-- Start --

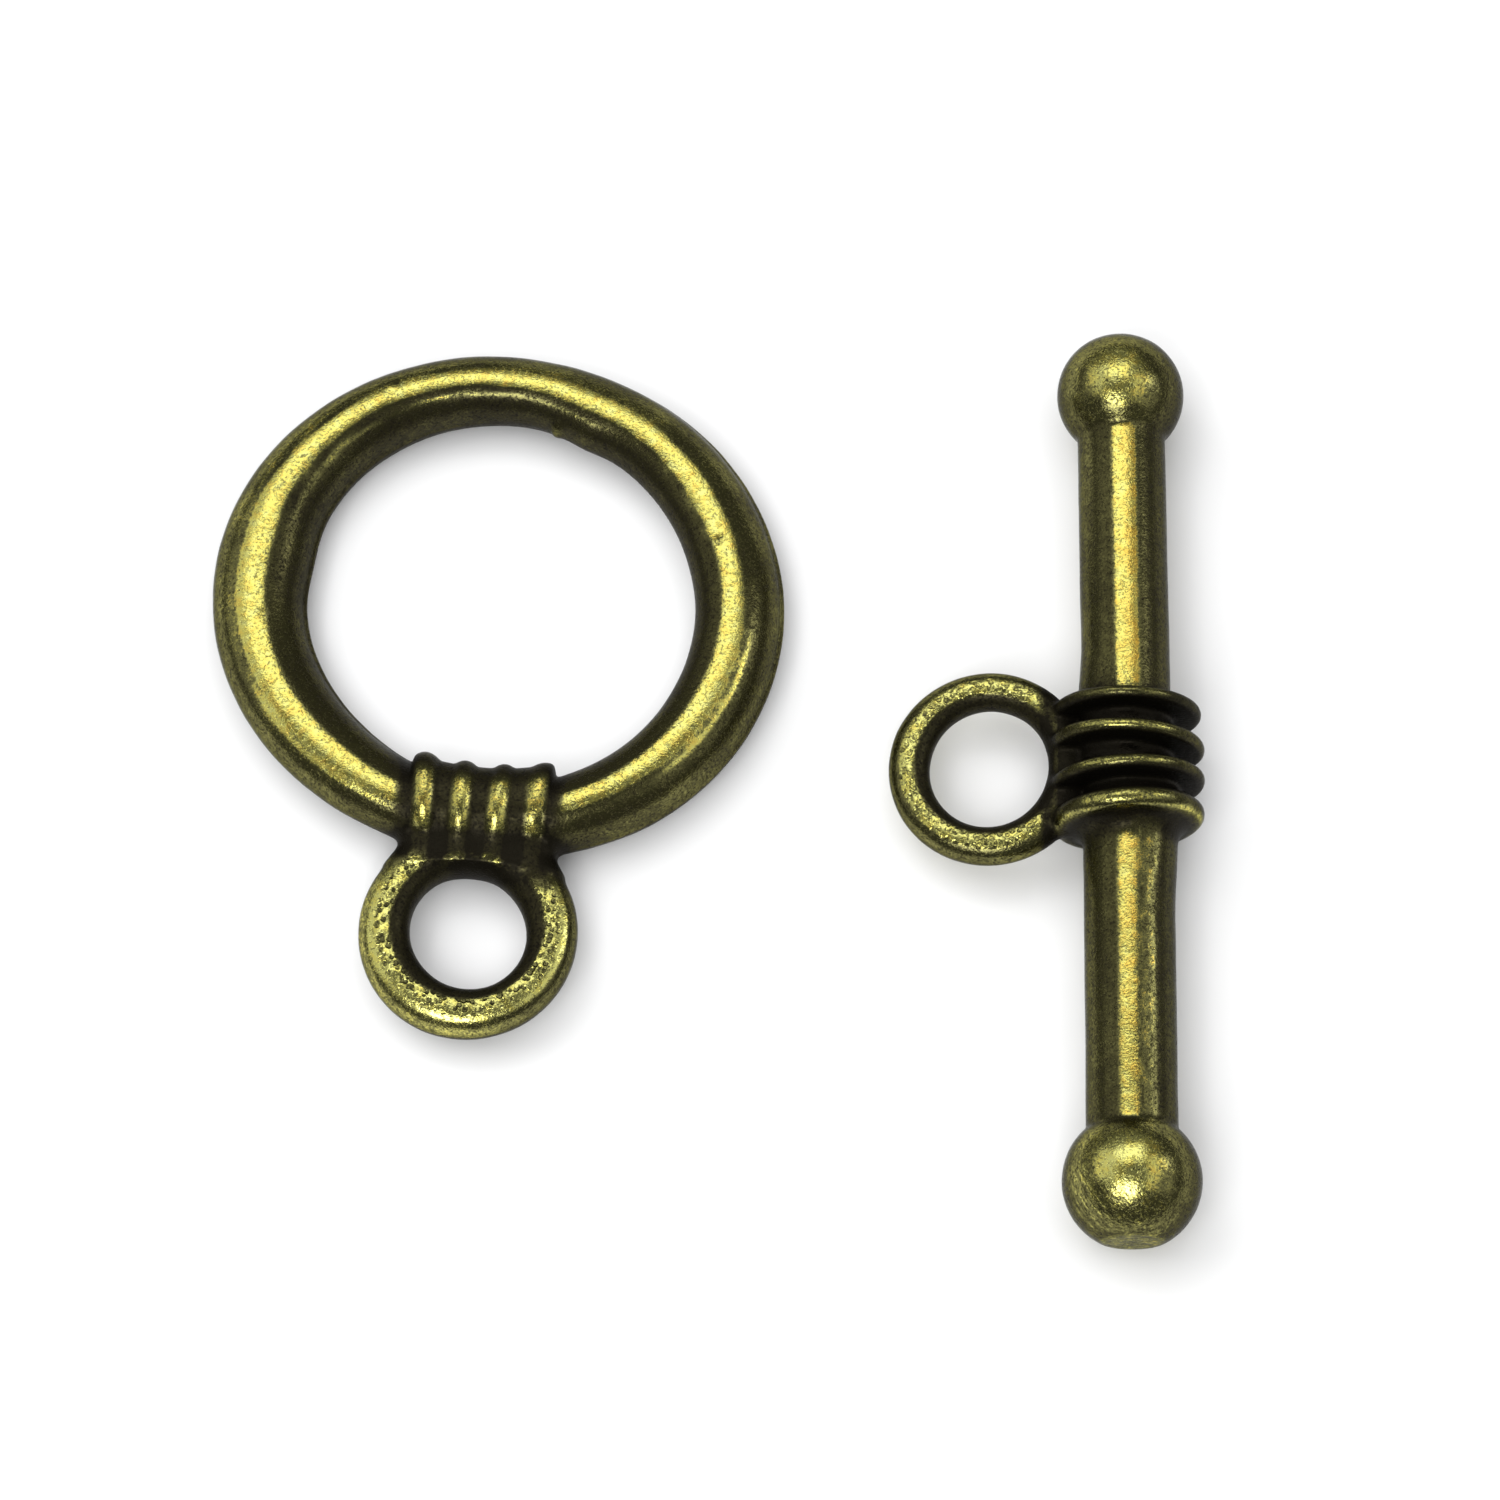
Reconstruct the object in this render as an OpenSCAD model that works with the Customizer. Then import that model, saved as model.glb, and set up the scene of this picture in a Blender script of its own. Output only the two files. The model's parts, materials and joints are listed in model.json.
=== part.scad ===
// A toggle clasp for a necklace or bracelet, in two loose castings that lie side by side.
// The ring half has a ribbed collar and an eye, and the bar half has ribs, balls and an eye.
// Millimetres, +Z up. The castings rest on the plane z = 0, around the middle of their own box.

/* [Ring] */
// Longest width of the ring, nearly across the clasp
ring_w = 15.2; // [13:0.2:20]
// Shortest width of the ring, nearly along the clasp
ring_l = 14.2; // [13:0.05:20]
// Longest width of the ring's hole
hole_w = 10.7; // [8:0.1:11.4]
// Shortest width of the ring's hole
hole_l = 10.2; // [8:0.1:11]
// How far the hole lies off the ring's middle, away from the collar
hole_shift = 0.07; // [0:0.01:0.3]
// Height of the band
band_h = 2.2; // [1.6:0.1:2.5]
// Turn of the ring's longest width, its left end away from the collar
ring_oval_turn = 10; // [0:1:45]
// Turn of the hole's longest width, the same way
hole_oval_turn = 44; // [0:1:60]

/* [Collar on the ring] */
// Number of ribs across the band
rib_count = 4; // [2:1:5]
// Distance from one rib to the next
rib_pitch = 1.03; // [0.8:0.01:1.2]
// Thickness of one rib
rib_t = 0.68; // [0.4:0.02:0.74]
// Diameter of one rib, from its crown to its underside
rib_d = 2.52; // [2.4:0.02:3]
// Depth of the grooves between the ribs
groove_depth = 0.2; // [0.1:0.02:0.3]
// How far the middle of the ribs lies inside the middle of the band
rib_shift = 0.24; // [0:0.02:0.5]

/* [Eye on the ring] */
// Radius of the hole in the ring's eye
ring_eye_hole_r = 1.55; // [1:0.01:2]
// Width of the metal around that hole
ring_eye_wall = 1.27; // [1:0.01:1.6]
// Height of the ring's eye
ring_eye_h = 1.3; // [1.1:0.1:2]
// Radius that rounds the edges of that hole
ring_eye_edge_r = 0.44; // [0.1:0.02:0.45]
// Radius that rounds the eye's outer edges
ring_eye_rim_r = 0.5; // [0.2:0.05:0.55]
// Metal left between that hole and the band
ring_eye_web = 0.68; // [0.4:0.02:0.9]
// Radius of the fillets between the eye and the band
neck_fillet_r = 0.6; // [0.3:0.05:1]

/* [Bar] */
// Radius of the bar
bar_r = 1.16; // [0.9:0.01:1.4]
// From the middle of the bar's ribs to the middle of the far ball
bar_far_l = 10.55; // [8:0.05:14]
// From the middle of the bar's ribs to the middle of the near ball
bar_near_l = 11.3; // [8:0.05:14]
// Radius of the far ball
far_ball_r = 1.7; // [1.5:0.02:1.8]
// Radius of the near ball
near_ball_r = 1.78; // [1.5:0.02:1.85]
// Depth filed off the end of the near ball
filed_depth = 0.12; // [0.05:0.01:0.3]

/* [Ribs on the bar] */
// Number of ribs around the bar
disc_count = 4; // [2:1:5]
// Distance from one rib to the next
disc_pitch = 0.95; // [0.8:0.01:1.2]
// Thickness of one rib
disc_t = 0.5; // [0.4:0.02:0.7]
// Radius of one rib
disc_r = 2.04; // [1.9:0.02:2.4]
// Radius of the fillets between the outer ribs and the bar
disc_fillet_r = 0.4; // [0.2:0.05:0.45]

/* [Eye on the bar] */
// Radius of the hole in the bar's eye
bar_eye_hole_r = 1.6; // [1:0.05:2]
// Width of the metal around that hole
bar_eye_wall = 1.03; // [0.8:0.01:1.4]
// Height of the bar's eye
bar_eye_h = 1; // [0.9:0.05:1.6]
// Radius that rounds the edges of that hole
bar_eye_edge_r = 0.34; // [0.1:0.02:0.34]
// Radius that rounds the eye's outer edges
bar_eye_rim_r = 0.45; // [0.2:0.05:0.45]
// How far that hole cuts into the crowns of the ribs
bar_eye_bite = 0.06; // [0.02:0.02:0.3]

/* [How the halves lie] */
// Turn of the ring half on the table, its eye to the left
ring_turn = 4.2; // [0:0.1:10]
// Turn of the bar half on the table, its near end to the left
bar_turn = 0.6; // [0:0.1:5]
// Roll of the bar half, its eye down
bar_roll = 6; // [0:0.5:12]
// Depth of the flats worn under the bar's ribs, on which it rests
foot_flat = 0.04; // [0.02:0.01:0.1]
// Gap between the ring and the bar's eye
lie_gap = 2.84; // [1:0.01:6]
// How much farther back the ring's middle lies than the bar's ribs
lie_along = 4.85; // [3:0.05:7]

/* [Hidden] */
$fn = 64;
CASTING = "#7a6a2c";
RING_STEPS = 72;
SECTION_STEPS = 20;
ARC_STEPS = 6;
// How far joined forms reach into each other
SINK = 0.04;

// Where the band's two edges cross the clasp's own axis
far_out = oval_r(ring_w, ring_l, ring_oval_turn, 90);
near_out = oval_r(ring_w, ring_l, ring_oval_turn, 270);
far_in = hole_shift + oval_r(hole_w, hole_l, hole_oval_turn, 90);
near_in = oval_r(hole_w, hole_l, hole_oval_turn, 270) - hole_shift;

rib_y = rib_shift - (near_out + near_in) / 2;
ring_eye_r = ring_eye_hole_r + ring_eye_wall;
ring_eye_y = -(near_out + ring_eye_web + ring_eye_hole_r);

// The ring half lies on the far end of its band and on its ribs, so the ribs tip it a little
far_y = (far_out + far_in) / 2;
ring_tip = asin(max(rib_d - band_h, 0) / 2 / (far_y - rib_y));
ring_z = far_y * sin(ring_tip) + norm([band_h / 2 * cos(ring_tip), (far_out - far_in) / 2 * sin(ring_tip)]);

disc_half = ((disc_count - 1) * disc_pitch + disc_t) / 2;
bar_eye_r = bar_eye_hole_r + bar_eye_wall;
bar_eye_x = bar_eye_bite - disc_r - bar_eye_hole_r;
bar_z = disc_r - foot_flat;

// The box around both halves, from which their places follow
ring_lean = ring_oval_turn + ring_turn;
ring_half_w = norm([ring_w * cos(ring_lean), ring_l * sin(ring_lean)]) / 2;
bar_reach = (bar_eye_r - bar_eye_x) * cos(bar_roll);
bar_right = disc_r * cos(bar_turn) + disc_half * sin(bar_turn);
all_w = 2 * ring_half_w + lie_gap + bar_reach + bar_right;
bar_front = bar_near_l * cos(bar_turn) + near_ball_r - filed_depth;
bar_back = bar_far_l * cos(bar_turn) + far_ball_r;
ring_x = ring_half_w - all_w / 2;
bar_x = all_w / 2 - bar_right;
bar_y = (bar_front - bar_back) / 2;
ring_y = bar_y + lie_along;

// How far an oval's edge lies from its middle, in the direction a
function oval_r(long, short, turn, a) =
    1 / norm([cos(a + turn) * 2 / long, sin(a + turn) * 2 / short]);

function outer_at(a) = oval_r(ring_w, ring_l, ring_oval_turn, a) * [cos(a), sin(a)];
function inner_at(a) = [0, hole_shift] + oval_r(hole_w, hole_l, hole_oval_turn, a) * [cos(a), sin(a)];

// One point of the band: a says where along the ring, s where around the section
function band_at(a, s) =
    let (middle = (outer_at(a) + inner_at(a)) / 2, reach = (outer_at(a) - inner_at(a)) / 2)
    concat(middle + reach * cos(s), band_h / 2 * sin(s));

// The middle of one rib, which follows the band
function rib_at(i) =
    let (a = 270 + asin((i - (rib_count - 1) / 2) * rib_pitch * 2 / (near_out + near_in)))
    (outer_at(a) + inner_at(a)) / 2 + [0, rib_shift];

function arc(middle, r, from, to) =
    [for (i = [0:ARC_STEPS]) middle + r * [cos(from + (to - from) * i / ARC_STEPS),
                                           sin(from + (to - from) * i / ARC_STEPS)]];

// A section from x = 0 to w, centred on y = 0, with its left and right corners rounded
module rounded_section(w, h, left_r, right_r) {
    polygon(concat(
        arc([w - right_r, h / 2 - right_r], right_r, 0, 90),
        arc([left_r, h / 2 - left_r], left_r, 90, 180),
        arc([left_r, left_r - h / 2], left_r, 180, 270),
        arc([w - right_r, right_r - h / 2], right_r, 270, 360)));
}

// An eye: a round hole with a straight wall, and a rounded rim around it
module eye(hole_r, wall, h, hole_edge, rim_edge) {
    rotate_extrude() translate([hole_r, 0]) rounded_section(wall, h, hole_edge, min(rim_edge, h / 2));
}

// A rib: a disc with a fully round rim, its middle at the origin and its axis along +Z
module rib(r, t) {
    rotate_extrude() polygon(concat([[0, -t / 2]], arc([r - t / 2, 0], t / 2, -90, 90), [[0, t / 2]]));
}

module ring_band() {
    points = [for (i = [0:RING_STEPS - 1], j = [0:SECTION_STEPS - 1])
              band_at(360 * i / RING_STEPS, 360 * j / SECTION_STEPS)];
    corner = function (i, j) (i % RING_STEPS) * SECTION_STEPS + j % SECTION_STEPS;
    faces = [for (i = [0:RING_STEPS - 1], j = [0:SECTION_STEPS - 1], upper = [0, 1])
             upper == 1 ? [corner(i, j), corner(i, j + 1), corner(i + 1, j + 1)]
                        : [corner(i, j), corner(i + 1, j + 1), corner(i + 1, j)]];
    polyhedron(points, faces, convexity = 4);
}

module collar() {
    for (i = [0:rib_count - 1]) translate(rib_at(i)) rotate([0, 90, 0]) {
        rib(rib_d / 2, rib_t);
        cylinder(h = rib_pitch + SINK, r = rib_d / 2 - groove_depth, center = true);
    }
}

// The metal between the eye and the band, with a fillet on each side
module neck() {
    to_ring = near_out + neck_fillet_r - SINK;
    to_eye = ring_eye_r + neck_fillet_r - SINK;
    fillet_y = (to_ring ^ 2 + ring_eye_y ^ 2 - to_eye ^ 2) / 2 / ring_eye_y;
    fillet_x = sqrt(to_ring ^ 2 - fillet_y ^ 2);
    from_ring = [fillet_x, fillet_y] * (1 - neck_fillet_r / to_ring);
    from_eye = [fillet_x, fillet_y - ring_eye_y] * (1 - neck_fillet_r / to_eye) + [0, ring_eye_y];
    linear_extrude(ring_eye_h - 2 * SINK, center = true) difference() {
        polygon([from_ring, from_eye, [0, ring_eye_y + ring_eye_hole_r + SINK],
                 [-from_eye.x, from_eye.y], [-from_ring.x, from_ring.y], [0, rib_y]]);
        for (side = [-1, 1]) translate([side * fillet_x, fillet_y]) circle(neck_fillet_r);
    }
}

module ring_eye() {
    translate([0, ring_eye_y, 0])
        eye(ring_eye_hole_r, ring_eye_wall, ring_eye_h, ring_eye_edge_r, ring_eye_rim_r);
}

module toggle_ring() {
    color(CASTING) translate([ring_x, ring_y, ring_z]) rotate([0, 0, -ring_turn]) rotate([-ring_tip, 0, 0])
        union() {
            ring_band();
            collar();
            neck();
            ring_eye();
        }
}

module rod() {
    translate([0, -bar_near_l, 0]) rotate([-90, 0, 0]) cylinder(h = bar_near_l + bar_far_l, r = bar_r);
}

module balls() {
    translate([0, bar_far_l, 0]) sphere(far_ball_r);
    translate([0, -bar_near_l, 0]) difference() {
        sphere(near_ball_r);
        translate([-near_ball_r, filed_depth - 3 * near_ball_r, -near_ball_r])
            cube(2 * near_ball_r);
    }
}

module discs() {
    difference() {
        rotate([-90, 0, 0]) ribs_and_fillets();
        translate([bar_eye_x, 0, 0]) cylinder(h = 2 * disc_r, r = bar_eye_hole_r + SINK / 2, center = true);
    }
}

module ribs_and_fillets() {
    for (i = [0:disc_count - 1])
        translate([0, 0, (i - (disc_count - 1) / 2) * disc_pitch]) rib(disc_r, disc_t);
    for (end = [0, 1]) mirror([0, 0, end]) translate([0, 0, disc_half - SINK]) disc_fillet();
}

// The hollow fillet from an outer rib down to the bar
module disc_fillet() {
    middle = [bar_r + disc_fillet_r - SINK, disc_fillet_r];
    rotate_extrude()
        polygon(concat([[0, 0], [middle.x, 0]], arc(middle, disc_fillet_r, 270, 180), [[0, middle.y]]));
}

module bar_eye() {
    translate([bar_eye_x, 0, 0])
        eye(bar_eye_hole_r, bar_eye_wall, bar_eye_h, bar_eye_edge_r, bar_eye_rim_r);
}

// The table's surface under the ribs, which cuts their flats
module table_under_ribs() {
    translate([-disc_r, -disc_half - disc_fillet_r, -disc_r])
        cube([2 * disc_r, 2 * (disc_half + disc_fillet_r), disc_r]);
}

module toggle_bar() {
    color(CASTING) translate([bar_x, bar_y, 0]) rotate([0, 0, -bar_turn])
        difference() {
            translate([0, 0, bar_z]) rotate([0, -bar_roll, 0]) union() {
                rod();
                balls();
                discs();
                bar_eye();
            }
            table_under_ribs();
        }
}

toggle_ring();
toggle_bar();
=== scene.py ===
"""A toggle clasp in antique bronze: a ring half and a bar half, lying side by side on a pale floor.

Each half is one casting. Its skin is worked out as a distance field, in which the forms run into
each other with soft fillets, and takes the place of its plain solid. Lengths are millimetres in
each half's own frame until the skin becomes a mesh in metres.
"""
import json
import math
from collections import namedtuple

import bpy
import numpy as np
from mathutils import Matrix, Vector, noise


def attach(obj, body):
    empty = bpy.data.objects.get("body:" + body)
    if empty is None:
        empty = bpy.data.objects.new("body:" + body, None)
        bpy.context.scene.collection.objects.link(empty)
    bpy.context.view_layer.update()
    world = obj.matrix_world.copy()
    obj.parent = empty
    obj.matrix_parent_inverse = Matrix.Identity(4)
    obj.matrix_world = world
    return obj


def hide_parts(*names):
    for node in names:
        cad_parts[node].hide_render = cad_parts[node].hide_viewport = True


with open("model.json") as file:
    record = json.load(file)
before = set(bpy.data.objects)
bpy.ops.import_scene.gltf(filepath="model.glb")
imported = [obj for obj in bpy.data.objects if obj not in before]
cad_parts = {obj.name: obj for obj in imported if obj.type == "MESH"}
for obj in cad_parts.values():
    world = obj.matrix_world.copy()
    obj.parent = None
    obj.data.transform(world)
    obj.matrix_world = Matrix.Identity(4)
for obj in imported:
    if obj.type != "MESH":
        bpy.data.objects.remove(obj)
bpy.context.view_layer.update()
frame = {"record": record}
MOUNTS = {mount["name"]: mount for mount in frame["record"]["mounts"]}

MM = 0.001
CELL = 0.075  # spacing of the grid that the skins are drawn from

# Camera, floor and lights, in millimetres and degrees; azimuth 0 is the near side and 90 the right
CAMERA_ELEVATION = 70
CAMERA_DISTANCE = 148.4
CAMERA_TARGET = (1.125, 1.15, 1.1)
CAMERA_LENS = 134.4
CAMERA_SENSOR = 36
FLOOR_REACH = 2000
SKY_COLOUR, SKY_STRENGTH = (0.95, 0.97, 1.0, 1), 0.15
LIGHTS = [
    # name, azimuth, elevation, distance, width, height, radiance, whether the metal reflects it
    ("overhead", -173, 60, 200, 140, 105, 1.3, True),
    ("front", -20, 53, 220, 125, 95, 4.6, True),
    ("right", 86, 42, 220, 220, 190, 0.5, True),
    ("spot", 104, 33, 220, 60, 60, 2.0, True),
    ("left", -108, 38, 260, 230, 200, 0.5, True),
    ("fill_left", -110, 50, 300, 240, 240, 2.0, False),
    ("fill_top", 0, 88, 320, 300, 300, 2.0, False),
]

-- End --

*Set problem*. As listed above, the lines from the line with "cuts their flats" to the line with "cad_parts[node].hide_render = cad_parts[node].hide_viewport" are to be echoed exactly, with both ends included and nothing added.

*Correct result*.
// The table's surface under the ribs, which cuts their flats
module table_under_ribs() {
    translate([-disc_r, -disc_half - disc_fillet_r, -disc_r])
        cube([2 * disc_r, 2 * (disc_half + disc_fillet_r), disc_r]);
}

module toggle_bar() {
    color(CASTING) translate([bar_x, bar_y, 0]) rotate([0, 0, -bar_turn])
        difference() {
            translate([0, 0, bar_z]) rotate([0, -bar_roll, 0]) union() {
                rod();
                balls();
                discs();
                bar_eye();
            }
            table_under_ribs();
        }
}

toggle_ring();
toggle_bar();
=== scene.py ===
"""A toggle clasp in antique bronze: a ring half and a bar half, lying side by side on a pale floor.

Each half is one casting. Its skin is worked out as a distance field, in which the forms run into
each other with soft fillets, and takes the place of its plain solid. Lengths are millimetres in
each half's own frame until the skin becomes a mesh in metres.
"""
import json
import math
from collections import namedtuple

import bpy
import numpy as np
from mathutils import Matrix, Vector, noise


def attach(obj, body):
    empty = bpy.data.objects.get("body:" + body)
    if empty is None:
        empty = bpy.data.objects.new("body:" + body, None)
        bpy.context.scene.collection.objects.link(empty)
    bpy.context.view_layer.update()
    world = obj.matrix_world.copy()
    obj.parent = empty
    obj.matrix_parent_inverse = Matrix.Identity(4)
    obj.matrix_world = world
    return obj


def hide_parts(*names):
    for node in names:
        cad_parts[node].hide_render = cad_parts[node].hide_viewport = True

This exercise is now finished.